Hide Forgot
Description of problem: oracledb and orainstance implements oracle instance and listener recovery retries inside the get_db_status. In case instance is started fine, status returns 0. This can lead a restart loop in scenarios where oracle dies after beint started (or resource thinks it was successfully started when it actually failed) for some reason: 1. Oracle instance is running fine. 2. Oracle dies. 3. oracledb.sh or oracleinstance.sh status detects it and restarts it. 4. Oracle dies again 5. oracledb.sh or oracleinstance.sh status detects it and restarts it. 6. no end.... As oracledb has not a maximum number or restarts or something like that. I think, instance recovery should be managed by rgmanager which provides a mechanism to limit the maximum restarts in a period of time with max_restart and restart_expire_time instead of inside oracle status check.
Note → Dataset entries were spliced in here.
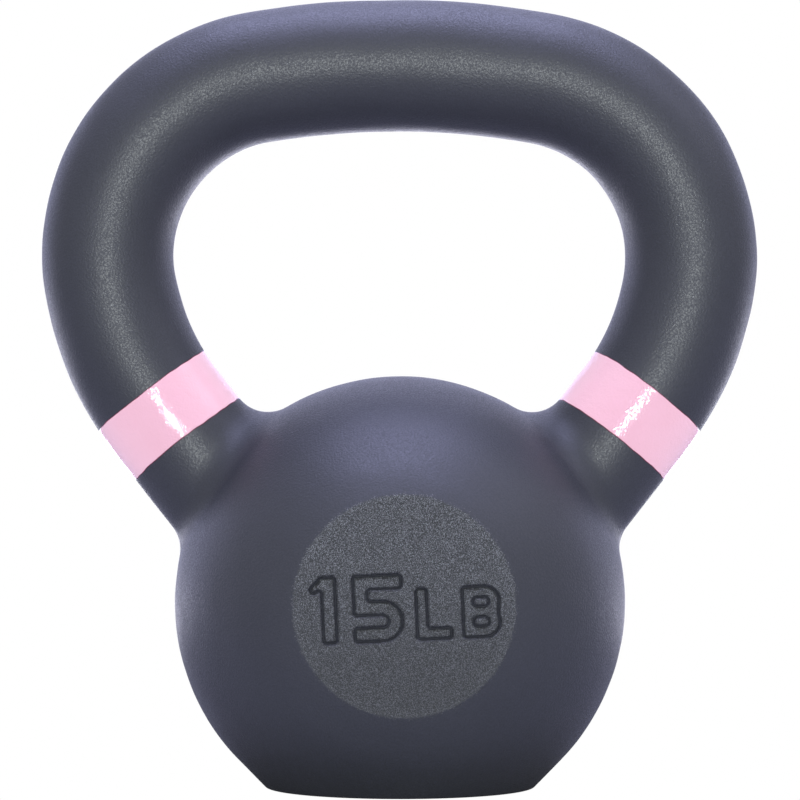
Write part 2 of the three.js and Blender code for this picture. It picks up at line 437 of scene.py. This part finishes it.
def build_bell():
    work = Patchwork()

    base = base_profile()
    base_sides = round(2 * math.pi * base[-1][0] / MESH_STEP)
    base_rows = [ring_about_z(radius, height, base_sides) for radius, height in base]
    work.add_grid(base_rows)
    foot_loop = base_rows[0][:, :2]
    foot_inner = hex_lattice(base[0][0] - MESH_STEP, FOOT_STEP)
    foot_points, foot_faces = triangulate([foot_loop], foot_inner)
    work.add(np.pad(foot_points, ((0, 0), (0, 1))), foot_faces)

    crease_rows = [ring_about_face(radius, front, CREASE_SIDES) for radius, front in CREASE_PROFILE]
    work.add_grid(crease_rows)
    pocket_floor = ring_about_face(FACE_RADIUS, FACE_DISTANCE - DISC_BACK_DEPTH, CREASE_SIDES)
    work.add_grid([crease_rows[0], pocket_floor])
    work.add_cap(pocket_floor)

    loops = [base_rows[-1], crease_rows[-1]]
    for side in (-1, 1):
        root_rows = horn_root_rows(side)
        work.add_grid(root_rows)
        work.add_cap(root_rows[0])
        loops.append(root_rows[-1])

    flat_loops = [flatten_sphere(loop) for loop in loops]
    spread = even_sphere_points(MESH_STEP)
    flat_spread = flatten_sphere(spread)
    keep = inside(flat_spread, flat_loops)
    keep &= clear_of(spread, np.concatenate(loops), MESH_CLEARANCE)
    flat_points, faces = triangulate(flat_loops, flat_spread[keep])
    work.add(raise_to_sphere(flat_points), faces)

    piece = work.build("bell_casting")
    shift_along_normals(piece, casting_waviness)
    return piece


# ---- Sunk figures ----


def arc_points(centre, radius, start, end, steps=14):
    """Points along an arc, from one angle to another, in degrees."""
    return [
        (
            centre[0] + radius * math.cos(math.radians(start + (end - start) * step / steps)),
            centre[1] + radius * math.sin(math.radians(start + (end - start) * step / steps)),
        )
        for step in range(steps + 1)
    ]


def figure_one(height, stroke):
    flag = stroke * 0.82
    notch = stroke * 0.41
    outline = [
        (flag, 0),
        (flag + stroke, 0),
        (flag + stroke, height),
        (flag, height),
        (0, height - flag),
        (notch, height - flag - notch),
        (flag, height - 2 * notch),
    ]
    return flag + stroke, [outline]


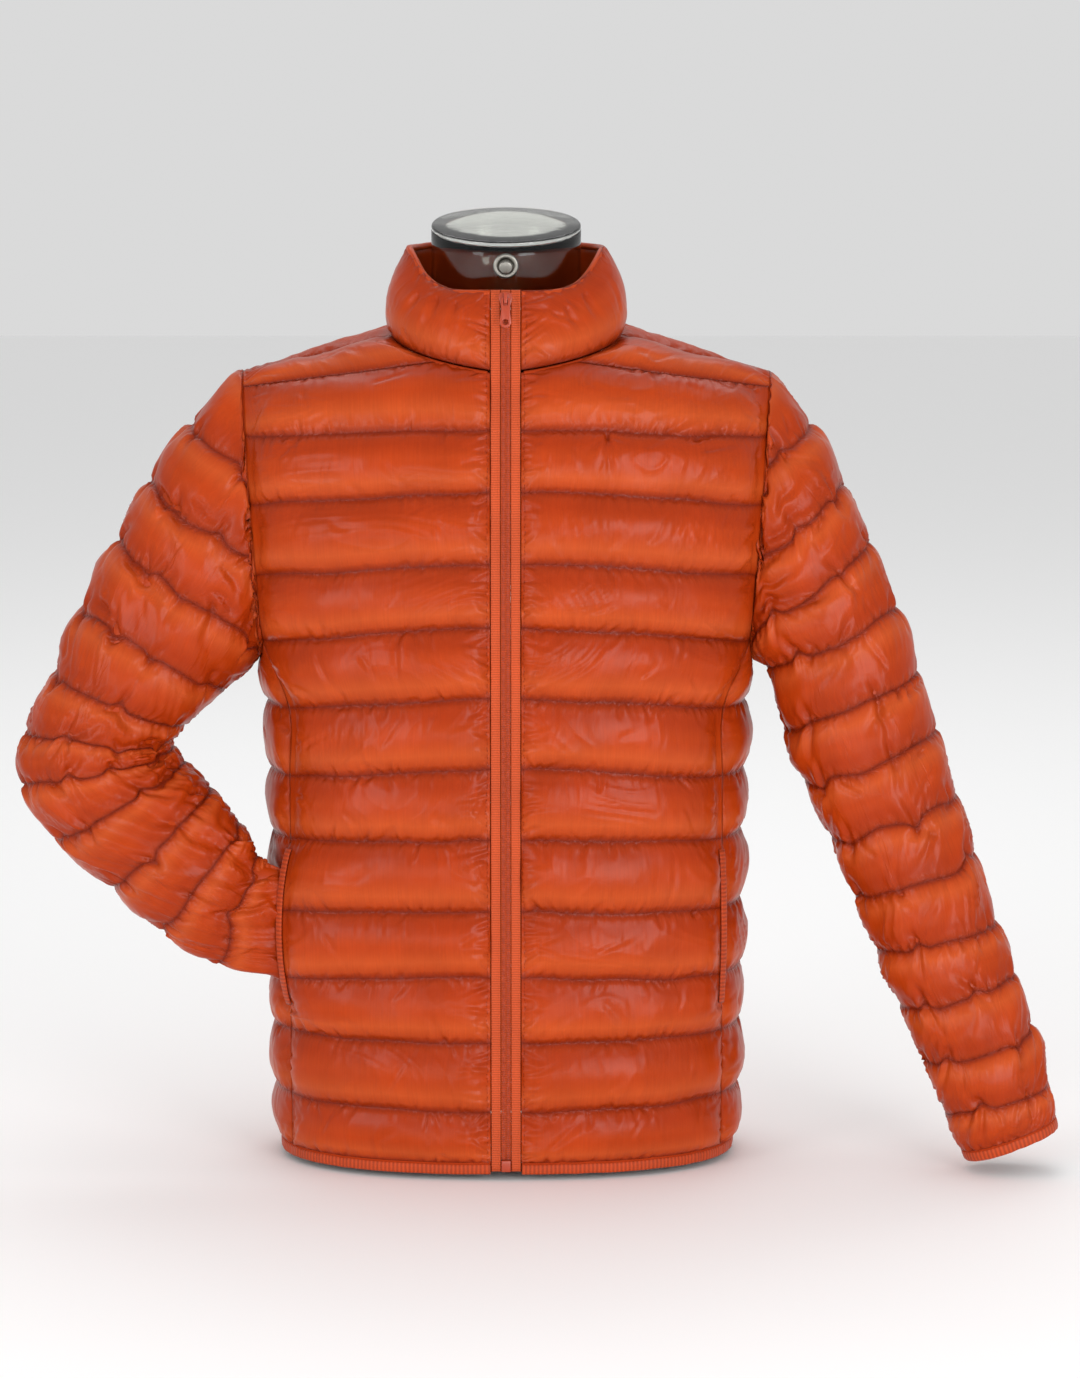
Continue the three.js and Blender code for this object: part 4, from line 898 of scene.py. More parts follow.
creasing = {
    "gatherGap": 8.0,       # between the gathers along a sewn line
    "gatherLength": (5.0, 19.0),
    "gatherWidth": 1.7,
    "gatherDepth": 1.9,
    "zipGap": 5.2,          # the same for the gathers beside the zip
    "zipLength": (10.0, 36.0),
    "zipWidth": 1.5,
    "zipDepth": 1.9,
    "edgeGap": 12.0,        # and for those at other seams of a panel
    "edgeLength": (12.0, 38.0),
    "edgeDepth": 1.7,
    "slantGap": 46.0,       # long slanting creases over the middle of a channel
    "slantLength": (18.0, 60.0),
    "slantDepth": 1.3,
    "biteGap": 50.0,        # pinches where a sleeve's sewn line jumps
    "biteJump": 6.5,
    "biteDepth": 3.2,
    "crinkleDepth": 1.0,
    "lumpDepth": 2.0,       # clumps of filling
    "seamWander": 1.3,      # how far a sewn line strays up and down
    "seamWanderSleeve": 3.4,
}
mainFolds = [  # seen from the front: from x, z to x, z, then width and depth
    (77, 571, 74, 590, 1.7, 1.9), (77, 571, 88, 588, 1.6, 1.5), (77, 571, 64, 584, 1.6, 1.2),
    (77, 571, 70, 540, 2.0, 2.0), (77, 571, 80, 528, 2.2, 2.2), (77, 571, 92, 545, 1.8, 1.4),
    (77, 571, 56, 556, 1.7, 1.2), (77, 571, 98, 566, 1.6, 1.1),
    (120, 574, 170, 598, 2.8, 2.2), (141, 568, 194, 583, 2.8, 2.2), (150, 560, 196, 566, 2.2, 1.4),
    (102, 633, 130, 620, 2.4, 1.8), (101, 626, 127, 603, 2.4, 1.8), (96, 640, 122, 632, 2.0, 1.2),
    (194, 498, 168, 468, 2.8, 2.0), (192, 480, 172, 452, 2.4, 1.6), (190, 455, 160, 440, 2.4, 1.4),
    (196, 432, 240, 458, 3.4, 3.2), (198, 445, 228, 480, 3.0, 2.6), (200, 489, 242, 524, 3.4, 2.6),
    (206, 512, 234, 543, 3.0, 2.0), (197, 462, 215, 500, 2.6, 1.8), (228, 440, 262, 452, 3.0, 2.4),
    (244, 507, 236, 480, 3.0, 2.6), (288, 352, 280, 382, 3.2, 3.0), (288, 352, 300, 330, 2.6, 2.0),
    (322, 375, 300, 368, 3.0, 2.2), (322, 325, 303, 310, 3.0, 2.4), (330, 262, 312, 280, 2.8, 2.0),
    (-266, 528, -226, 470, 4.2, 3.6), (-290, 474, -244, 420, 4.2, 3.8), (-314, 440, -277, 380, 4.0, 3.4),
    (-308, 360, -258, 326, 4.0, 3.2), (-215, 471, -193, 434, 3.2, 2.6), (-222, 450, -196, 424, 2.8, 2.2),
    (-236, 520, -216, 486, 3.0, 2.2), (-196, 520, -180, 490, 2.4, 1.6), (-192, 470, -168, 450, 2.4, 1.6),
    (-262, 322, -300, 300, 3.8, 3.4), (-262, 330, -318, 338, 3.6, 3.0), (-258, 318, -282, 272, 3.6, 3.0),
    (-240, 300, -262, 262, 3.2, 2.6), (-214, 292, -232, 250, 3.0, 2.2), (-340, 330, -306, 352, 3.4, 2.4),
    (-352, 300, -318, 282, 3.4, 2.6),
    (-38, 672, -46, 650, 2.4, 2.0), (-52, 674, -66, 640, 3.0, 2.4), (-66, 676, -84, 652, 2.6, 2.0),
    (-30, 668, -34, 640, 2.0, 1.4), (46, 668, 62, 644, 2.4, 1.8), (60, 678, 78, 650, 2.8, 2.2),
    (36, 664, 70, 652, 2.2, 1.4), (20, 640, 44, 626, 2.0, 1.4), (-18, 645, -50, 625, 2.2, 1.3),
]


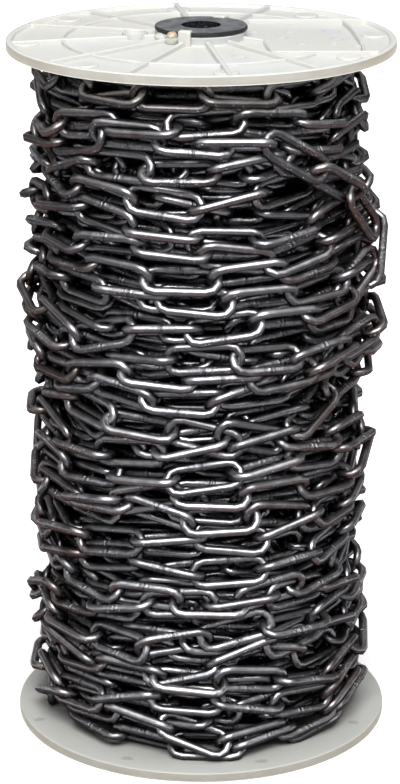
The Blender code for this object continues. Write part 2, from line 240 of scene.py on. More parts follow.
def noiseAt(place, scale, detail=3.0, roughness=0.55):
    return addNode(place.tree, "TexNoise", {"Vector": place, "Scale": scale, "Detail": detail,
                                            "Roughness": roughness}, "Fac")


def between(value, low, high):
    # 0 below low and 1 above high, with a soft step between
    return addNode(value.tree, "MapRange", {0: value, 1: low, 2: high, 3: 0.0, 4: 1.0},
                   interpolation_type="SMOOTHSTEP")


def blended(share, first, second, kind="MIX"):
    return addNode(treeOf(share, first), "Mix", {0: share, 6: first, 7: second}, 2, data_type="RGBA", blend_type=kind)


def placeAndUp(tree):
    # where a point is, and how far its surface faces up
    return addNode(tree, "TexCoord", {}, "Object"), part(addNode(tree, "TexCoord", {}, "Normal"), 2)


def fromAxis(place):
    flat = addNode(place.tree, "VectorMath", {0: place, 1: (1, 1, 0)}, "Vector", operation="MULTIPLY")
    return addNode(place.tree, "VectorMath", {0: flat}, "Value", operation="LENGTH")


def paint(shader, colour, roughness, height, relief, values):
    # fields for the colour, the roughness and bumps as deep as relief, and plain values for other inputs
    bump = addNode(colour.tree, "Bump", {"Height": height, "Distance": relief})
    for socket, field in (("Base Color", colour), ("Roughness", roughness), ("Normal", bump)):
        colour.tree.links.new(field.output, shader.inputs[socket])
    for socket, value in values.items():
        shader.inputs[socket].default_value = value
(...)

The number or retries inside the resource is fixed by variable RESTART_RETRIES, so recovery can be disabled setting it to 0. It could be set from cluster.conf through an oracledb or orainstance parameter. Version-Release number of selected component (if applicable): rgmanager-2.0.52-9.el5_6.1 How reproducible: Whenever Oracle dies for a reason just Steps to Reproduce: 1. Get a cluster running an oracle instance. 2. stop oracle right after is started by resource Actual results: Oracle instance is started in the same node even if it repeatedly dies right after. Expected results: Service recovery policy should be applied to oracle resource failures. Additional info:
This request was evaluated by Red Hat Product Management for inclusion in a Red Hat Enterprise Linux release. Product Management has requested further review of this request by Red Hat Engineering, for potential inclusion in a Red Hat Enterprise Linux release for currently deployed products. This request is not yet committed for inclusion in a release.
You can have per-resource policy today: <orainstance __max_restarts="3" __restart_expire_time="3600" __independent_subtree="1" ... /> Use __independent_subtree="2" if you want it to be allowed to gracefully fail without taking out other resources.